* start Data extract *

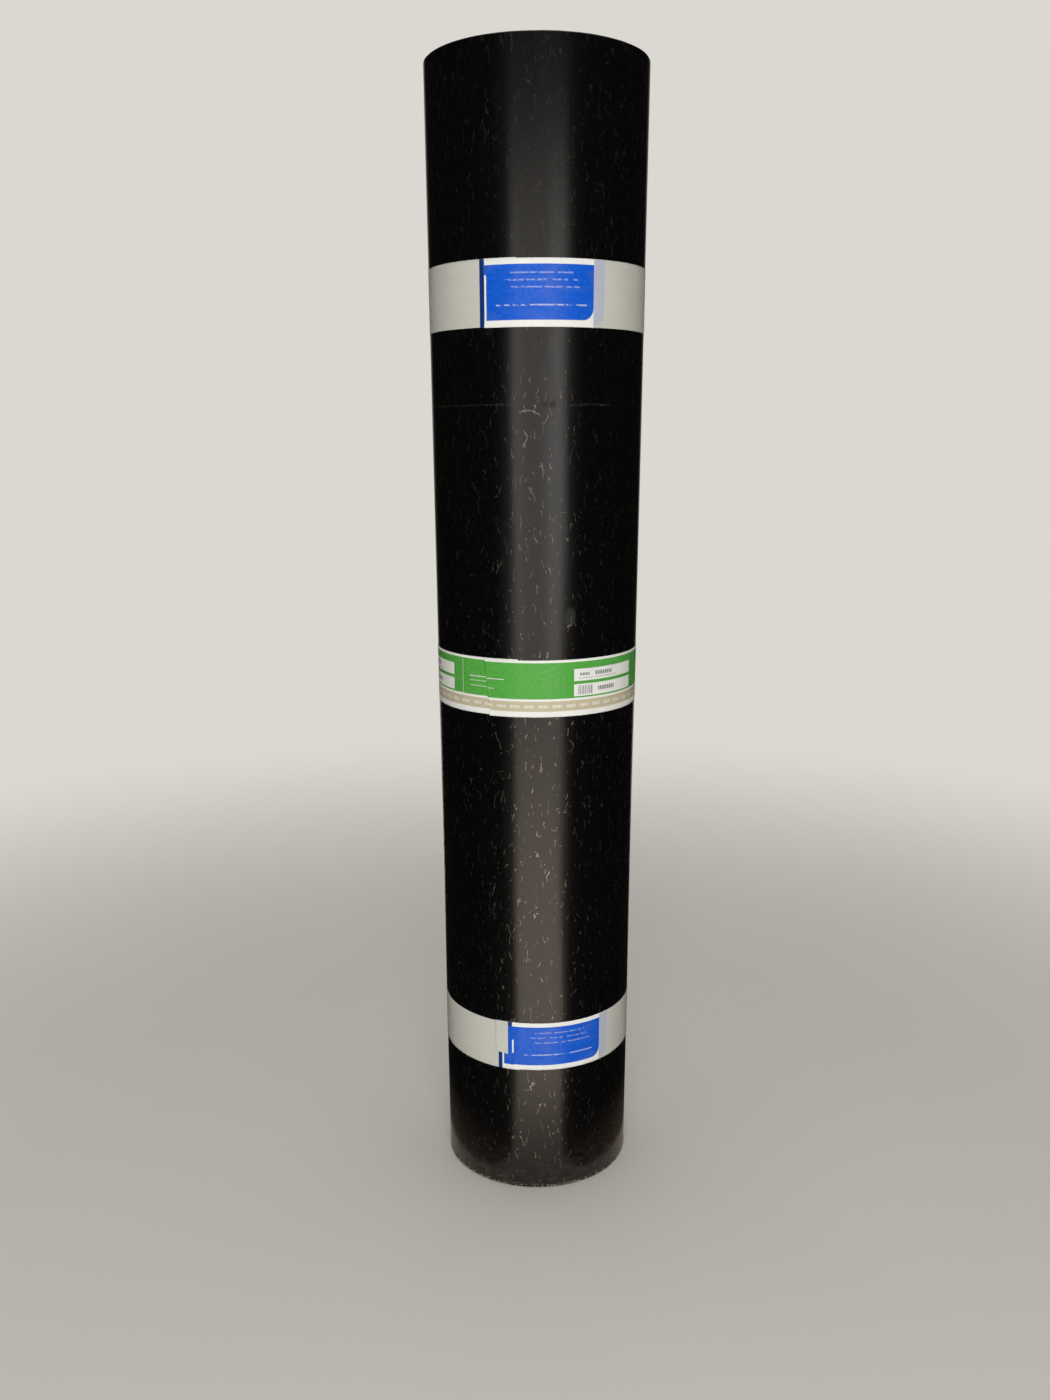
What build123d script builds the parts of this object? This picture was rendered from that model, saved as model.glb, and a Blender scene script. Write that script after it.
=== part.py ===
from build123d import *
import os
from math import acos, cos, degrees, radians, sin

# Roll of roofing felt standing on end: one sheet wound on itself round an open bore,
# held shut by three printed bands. Millimetres, +Z up, origin at the bore's axis on the floor.
#
# The winding is a spiral of half turns. Seen from above, one half of the roll is turned
# about an axis a quarter of a sheet to one side of the bore's, and the other half about
# one as far to the other side, on rings half a sheet wider. Where the halves meet, each
# ring runs on into the next, so the seam between the turns is one line from the bore out.

# The felt sheet
sheet_width = 1000.0  # the roll's height as it stands
sheet_thickness = 3.0
turn_count = 21

# The bore that the winding mandrel left
bore_diameter = 54.0

# The direction, from +X, of the line where the sheet's outer end lies
seam_angle = 30.0

# The cut edges of the sheet. At the top each turn is a low ridge between two seams.
# On the floor the roll's weight has pressed the turns flat, with a notch at each seam.
ridge_fall = 0.6
notch_depth = 0.6
notch_width = 1.0

# The three bands
band_width = 50.0
band_thickness = 0.2
upper_band_drop = 153.0  # from the top end down to the upper band
middle_band_rise = 6.0  # of the middle band's middle above the roll's middle
lower_band_height = 132.0  # from the floor up to the lower band

# Where a band's outer end is glued down over its start
band_lap_angle = 242.0
band_lap_length = 28.0

bore_radius = bore_diameter / 2
axis_offset = sheet_thickness / 4
half_turn_growth = sheet_thickness / 2
felt_radius = bore_radius + axis_offset + turn_count * sheet_thickness


def polar(radius, angle, centre=0.0):
    """The point at this distance and angle from a centre on the X axis."""
    return (centre + radius * cos(radians(angle)), radius * sin(radians(angle)))


def felt_profile(growth):
    """The felt cut from its axis outwards, with the edges of its turns at both ends.

    It starts two turns inside the bore's wall, so that the bore cuts through it all round.
    """
    seams = [felt_radius - turn * sheet_thickness + growth for turn in range(turn_count + 3)]
    floor_edge = [(seams[0], notch_depth)]
    for seam in seams[1:-1]:
        floor_edge += [
            (seam + sheet_thickness - notch_width / 2, 0),
            (seam + notch_width / 2, 0),
            (seam, notch_depth),
        ]
    top_edge = []
    for seam in reversed(seams[1:-1]):
        top_edge += [
            (seam, sheet_width - ridge_fall),
            (seam + sheet_thickness / 2, sheet_width),
        ]
    top_edge.append((seams[0], sheet_width - ridge_fall))
    outline = Polyline(*floor_edge, *top_edge, close=True)
    return Plane.XZ * make_face(outline)


def half_roll(centre, growth, arc):
    """Half of the winding, turned through this arc about an axis at this place on X."""
    turned = revolve(felt_profile(growth), Axis.Z, arc)
    return Pos(centre, 0, 0) * turned


def felt_roll():
    """The wound felt with its bore. The step on its outside is the sheet's outer end."""
    winding = half_roll(-axis_offset, 0.0, 180) + half_roll(axis_offset, half_turn_growth, -180)
    bore = extrude(Circle(bore_radius), sheet_width)
    return winding - bore


def wrap_outline(lift):
    """A band's line, pulled tight round the felt and this far off its surface.

    From the sheet's outer end it runs straight on to where it touches the turn beneath.
    """
    small_radius = felt_radius + lift
    large_radius = small_radius + half_turn_growth
    edge = polar(large_radius, 0, axis_offset)
    far_side = polar(large_radius, 180, axis_offset)
    touch_angle = degrees(acos(small_radius / (edge[0] + axis_offset)))
    touch = polar(small_radius, touch_angle, -axis_offset)
    outline = [
        Line(edge, touch),
        CenterArc((-axis_offset, 0), small_radius, touch_angle, 180 - touch_angle),
        ThreePointArc(far_side, polar(large_radius, 270, axis_offset), edge),
    ]
    return make_face(outline)


def lap_section():
    """The second layer of a band, where its end lies over its start."""
    centre = (axis_offset, 0)
    inner_radius = felt_radius + half_turn_growth + band_thickness
    outer_radius = inner_radius + band_thickness
    start = band_lap_angle - seam_angle
    arc = degrees(band_lap_length / outer_radius)
    edges = [
        CenterArc(centre, inner_radius, start, arc),
        CenterArc(centre, outer_radius, start, arc),
    ]
    for angle in (start, start + arc):
        inner_end = polar(inner_radius, angle, axis_offset)
        outer_end = polar(outer_radius, angle, axis_offset)
        edges.append(Line(inner_end, outer_end))
    return make_face(edges)


def band(height):
    """One printed band glued round the roll, with its lower edge at this height."""
    section = wrap_outline(band_thickness) - wrap_outline(0.0) + lap_section()
    return Pos(0, 0, height) * extrude(section, band_width)


pieces = {
    "felt_roll": felt_roll(),
    "upper_band": band(sheet_width - upper_band_drop - band_width),
    "middle_band": band(sheet_width / 2 + middle_band_rise - band_width / 2),
    "lower_band": band(lower_band_height),
}

os.makedirs("parts", exist_ok=True)
for name, shape in pieces.items():
    export_step(Rot(0, 0, seam_angle) * shape, f"parts/{name}.step")
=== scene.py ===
import math

import bpy
import numpy as np
from bpy.props import FloatProperty, FloatVectorProperty, IntProperty, PointerProperty
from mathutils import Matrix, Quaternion, Vector


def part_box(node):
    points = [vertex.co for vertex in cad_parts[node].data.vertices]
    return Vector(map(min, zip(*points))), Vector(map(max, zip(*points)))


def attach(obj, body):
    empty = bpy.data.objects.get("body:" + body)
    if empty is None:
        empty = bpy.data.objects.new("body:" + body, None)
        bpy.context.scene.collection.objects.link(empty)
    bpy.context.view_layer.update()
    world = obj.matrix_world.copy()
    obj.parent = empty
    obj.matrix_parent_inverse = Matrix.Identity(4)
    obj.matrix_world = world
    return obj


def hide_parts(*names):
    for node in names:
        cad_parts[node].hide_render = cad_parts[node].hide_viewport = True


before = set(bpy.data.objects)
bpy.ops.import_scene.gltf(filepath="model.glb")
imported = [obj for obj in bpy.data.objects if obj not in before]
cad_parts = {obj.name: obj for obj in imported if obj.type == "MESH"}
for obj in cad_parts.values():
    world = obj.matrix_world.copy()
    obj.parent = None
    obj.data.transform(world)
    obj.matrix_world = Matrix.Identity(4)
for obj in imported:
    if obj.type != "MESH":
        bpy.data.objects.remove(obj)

bl_info = {
    "name": "Roll of roofing felt",
    "version": (1, 0, 0),
    "blender": (4, 5, 0),
    "location": "3D View > Sidebar > Felt",
    "description": "Builds a standing roll of torch-on roofing felt with three printed bands",
    "category": "Object",
}

MM = 0.001
TURN = 2 * np.pi
SECTORS = 240  # steps to a turn
FLAP_SECTORS = 25  # of the loose stretch at the sheet's outer end
MERGED_WITHIN = 2e-6  # metres
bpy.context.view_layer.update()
ROLL_LOW, ROLL_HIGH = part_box("felt_roll")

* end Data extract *

Short task — Output exactly those lines that lie from the line with "return make_face(edges)" through the line with "obj.matrix_world = Matrix.Identity(4)", with both of those lines included.

Solution —
    return make_face(edges)


def band(height):
    """One printed band glued round the roll, with its lower edge at this height."""
    section = wrap_outline(band_thickness) - wrap_outline(0.0) + lap_section()
    return Pos(0, 0, height) * extrude(section, band_width)


pieces = {
    "felt_roll": felt_roll(),
    "upper_band": band(sheet_width - upper_band_drop - band_width),
    "middle_band": band(sheet_width / 2 + middle_band_rise - band_width / 2),
    "lower_band": band(lower_band_height),
}

os.makedirs("parts", exist_ok=True)
for name, shape in pieces.items():
    export_step(Rot(0, 0, seam_angle) * shape, f"parts/{name}.step")
=== scene.py ===
import math

import bpy
import numpy as np
from bpy.props import FloatProperty, FloatVectorProperty, IntProperty, PointerProperty
from mathutils import Matrix, Quaternion, Vector


def part_box(node):
    points = [vertex.co for vertex in cad_parts[node].data.vertices]
    return Vector(map(min, zip(*points))), Vector(map(max, zip(*points)))


def attach(obj, body):
    empty = bpy.data.objects.get("body:" + body)
    if empty is None:
        empty = bpy.data.objects.new("body:" + body, None)
        bpy.context.scene.collection.objects.link(empty)
    bpy.context.view_layer.update()
    world = obj.matrix_world.copy()
    obj.parent = empty
    obj.matrix_parent_inverse = Matrix.Identity(4)
    obj.matrix_world = world
    return obj


def hide_parts(*names):
    for node in names:
        cad_parts[node].hide_render = cad_parts[node].hide_viewport = True


before = set(bpy.data.objects)
bpy.ops.import_scene.gltf(filepath="model.glb")
imported = [obj for obj in bpy.data.objects if obj not in before]
cad_parts = {obj.name: obj for obj in imported if obj.type == "MESH"}
for obj in cad_parts.values():
    world = obj.matrix_world.copy()
    obj.parent = None
    obj.data.transform(world)
    obj.matrix_world = Matrix.Identity(4)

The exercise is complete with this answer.